To hear her talk about the financial crisis, one might think Clinton still isn’t terribly clear on what caused it, even as Americans continue to fumble toward full financial recovery. But not to worry, Clinton has a few ideas on where to scout for the solutions. In leaked remarks to Deutsche Bank in October 2014—an institution now facing questions from the International Monetary Fund about its stability—Clinton noted financial reform “really has to come from the industry itself,” calling Wall Street bankers in several of her speeches “the smartest people.” Because, apparently, it’s not going to come from Washington.

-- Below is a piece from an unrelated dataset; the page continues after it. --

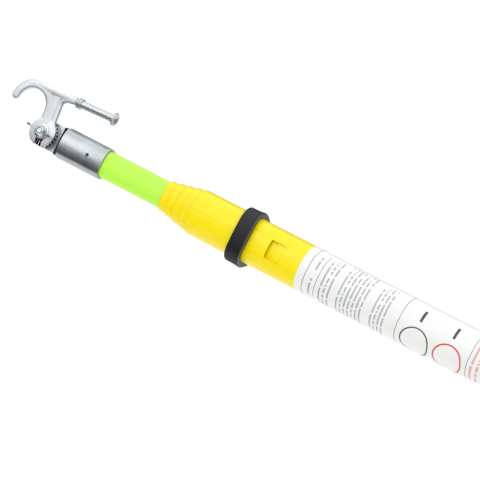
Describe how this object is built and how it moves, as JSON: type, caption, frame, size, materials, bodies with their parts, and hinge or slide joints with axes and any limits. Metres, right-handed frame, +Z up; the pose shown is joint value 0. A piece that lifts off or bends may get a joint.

In fact, the more one reads the 80-some-odd pages of highlighted leaks from Clinton's speeches covering everything from housing to marijuana to Israel—the more it’s difficult not to see that this financially driven echo chamber of Washington politicians performing for Wall Street dollars may benefit some—like Clinton—in the short term, but has few long-term benefits for Washington, Wall Street or the rest of America.

Luckily, Clinton’s leaked speeches also contains the solution to the possible problem of a Clinton presidency—just in case it’s as unimpressive as her candidacy.

“I don’t care if you’re a liberal icon or a conservative icon,” Clinton told audiences at the Goldman conference in June 2013. “If you are not willing to be active in your democracy and do what is necessary to deal with our problems, I think you should be voted out. I think you should just be voted out, and I would like to see more people saying that.